Let $X$ be a Banach space and $\{A(t)\}_{t\in [0,T]}$ a family of closed and densely defined operators with constant domain $D(A(t))=Y$. As the operators are closed, $\|v\|_Y:=\|v\|+\|A(0)v\|$ is a Banach norm for $Y$.

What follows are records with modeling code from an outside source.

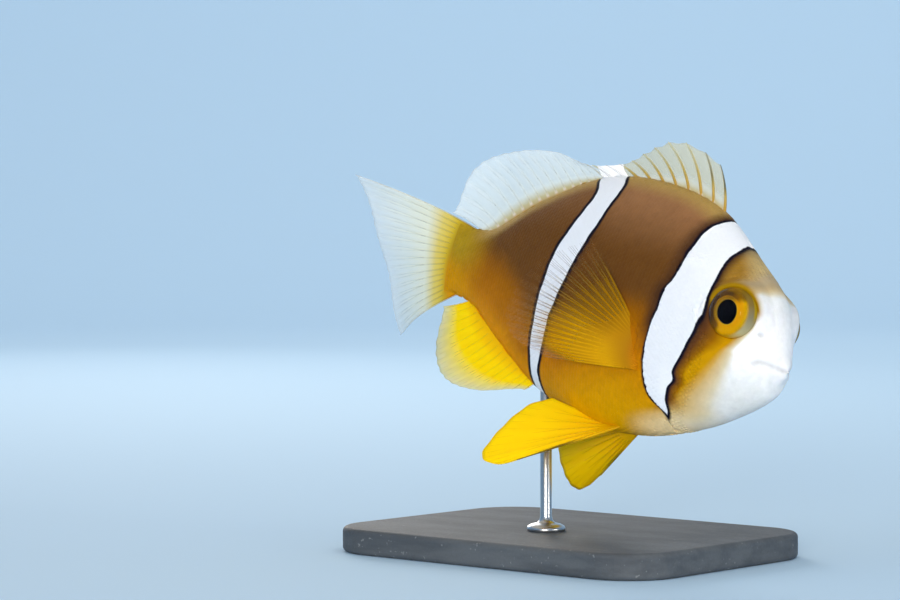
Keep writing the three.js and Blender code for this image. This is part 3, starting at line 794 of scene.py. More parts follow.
def markings_group(c):
    """A node group with the fish's colour at each place, and how much of it is bar."""
    outputs = {"Colour": "Color", "Bars": "Float", "White": "Float"}
    nodes = new_tree("Clownfish markings", "ShaderNodeTree", {}, outputs)
    rise, blend, curve = nodes.rise, nodes.blend, nodes.curve
    place, plain_back, up = nodes.fish_place()
    back = plain_back + (nodes.noise(place, 22.0, 3.0) * 0.010 - 0.005)
    head_bar = bar_distance(nodes, back, up, HEAD_BAR)
    middle_bar = bar_distance(nodes, back, up, MIDDLE_BAR)

    # The trunk: brown above, amber below, yellow at the belly, lighter on the tail stalk.
    above = up - curve(plain_back, AMBER_LEVEL) + (nodes.noise(place, 7.0, 2.0) * 0.05 - 0.025)
    lightened = rise(up, 0.10, 0.27) * nodes.between(rise(plain_back, 0.60, 0.50), 0.45, 1.0)
    brown = blend(lightened, c.brown, c.back)
    low = nodes.ramp(rise(above, 0.05, -0.24), [(0.0, c.umber), (0.35, c.amber), (1.0, c.belly)])
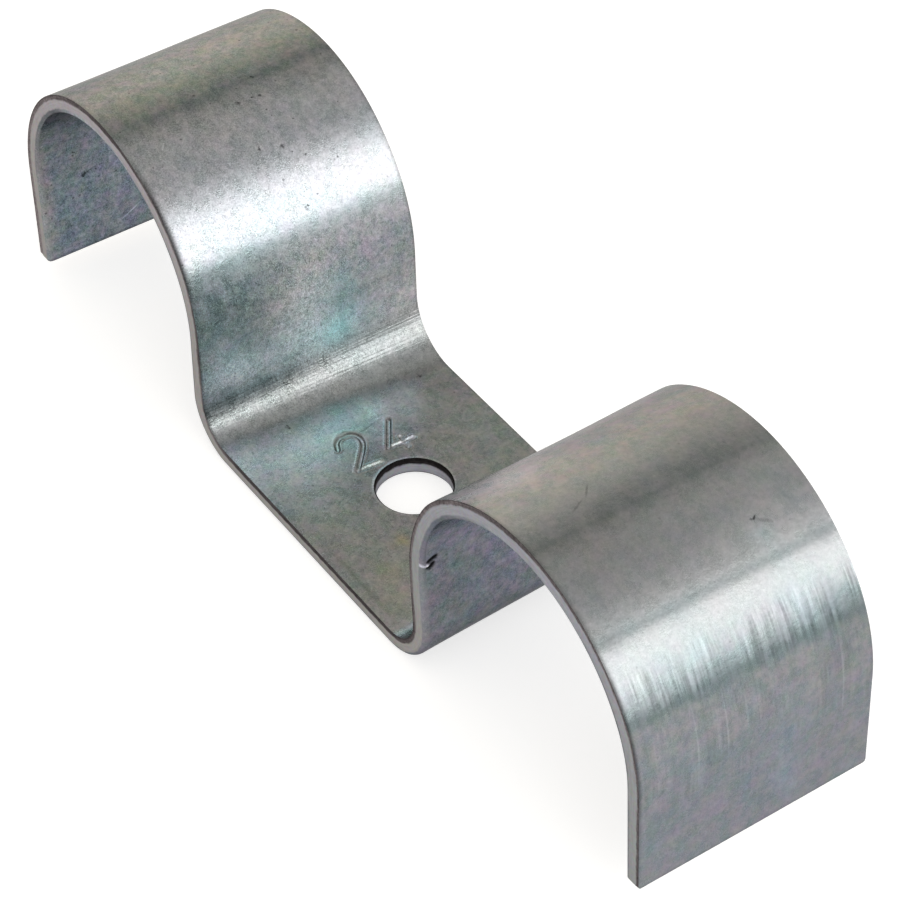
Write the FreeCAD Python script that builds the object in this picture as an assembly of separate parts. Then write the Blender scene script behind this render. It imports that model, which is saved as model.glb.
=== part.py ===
import FreeCAD
import Part
import os
from collections import namedtuple
from math import cos, pi, radians, sin, tan

# Two-tube conduit strap: one strip of zinc-plated steel sheet folded into two arches with a
# flat foot between them, held to the wall by one screw.
# Millimetres. X runs along the strip, Y along the tubes, +Z away from the wall. The origin is
# on the screw hole's axis, at the underside of the foot.

# Sheet strip
sheet_thickness = 1.5
strip_width = 20.0
edge_roll_radius = 0.3

# Screw hole in the foot
screw_hole_diameter = 6.3
hole_roll_radius = 0.25

# Foot and folds: a reach runs from the hole's axis to the nearest point of an arch
fold_radius = 3.4
left_foot_reach = 14.5
right_foot_reach = 14.5

# Tube seats: the seat clears the tube by a hair, and its axis sits lower than the tube's own
# radius by the grip, so that the screw pulls the tube against the wall
tube_diameter = 24.0
left_seat_clearance = 0.05
right_seat_clearance = 0.2
left_grip = 1.55
right_grip = 1.25

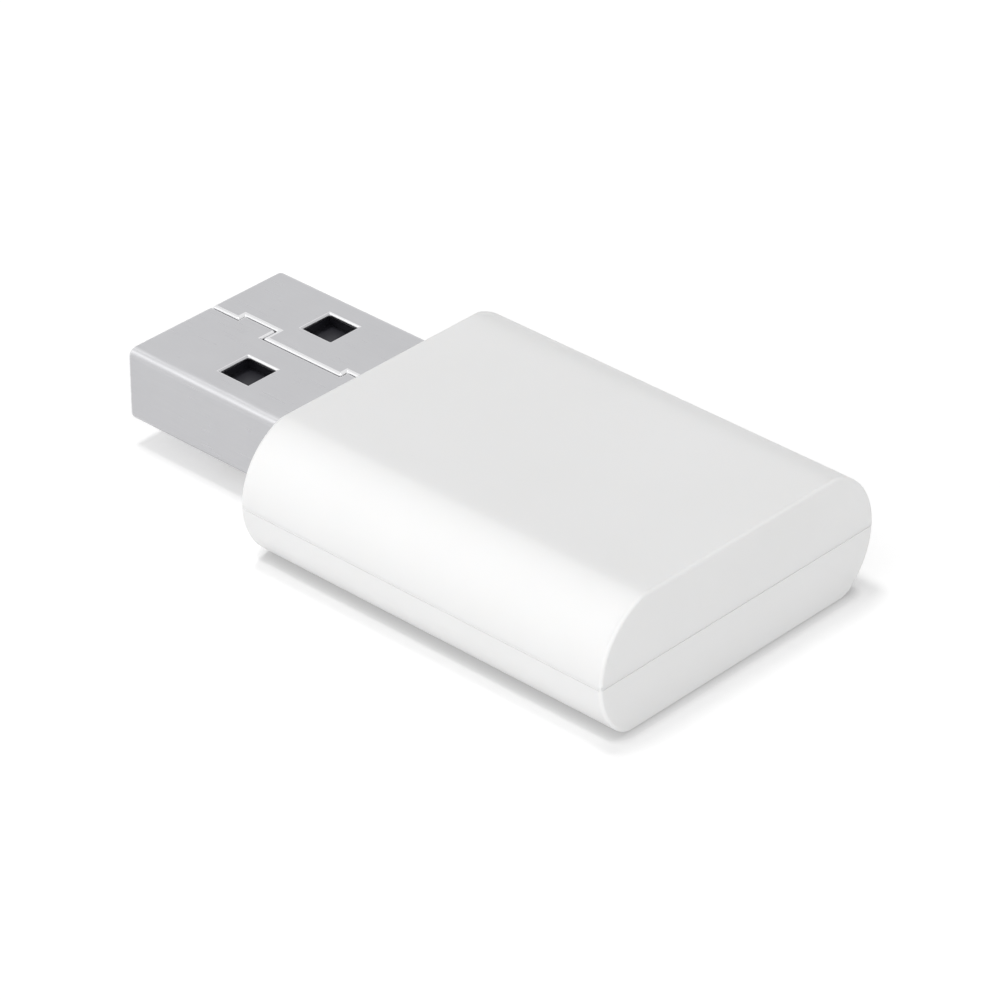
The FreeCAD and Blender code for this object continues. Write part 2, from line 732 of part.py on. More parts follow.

Suppose that $t\mapsto A(t)v\in C^1([0,T],X)$ for each $v\in Y$, then prove that $A(t)\in B(Y,X)$ (is a bounded operator) and $t\mapsto A(t)$ is continuos in the operator $B(Y,X)$ norm.
What I've tried:
$A(t):(Y\|\cdot\|_Y)\longrightarrow (X,\|\cdot\|) $ are still closed so bounded by the closed graph theorem. We also have the bound:
$$\|A(t+h)v-A(t)v\|\leq h\sup_{t\in [0,T] }\|A'(t)v\| $$
Are $A'(t):Y\longrightarrow X$ also bounded operators? If so we can apply the uniform boundedness principle to deduce that $\sup_t \|A'(t)\|_{Y\to X}<+\infty$ and: $$\|A(t+h)-A(t)\|_{Y\to X}\leq h\sup_{t\in [0,T] }\|A'(t)\|_{Y\to X} \overset{h\to 0}{\longrightarrow} 0$$
PS: I don't know neither if less hypothesis such as $A(t)v$ just continuous or only differentiable are enough to prove it.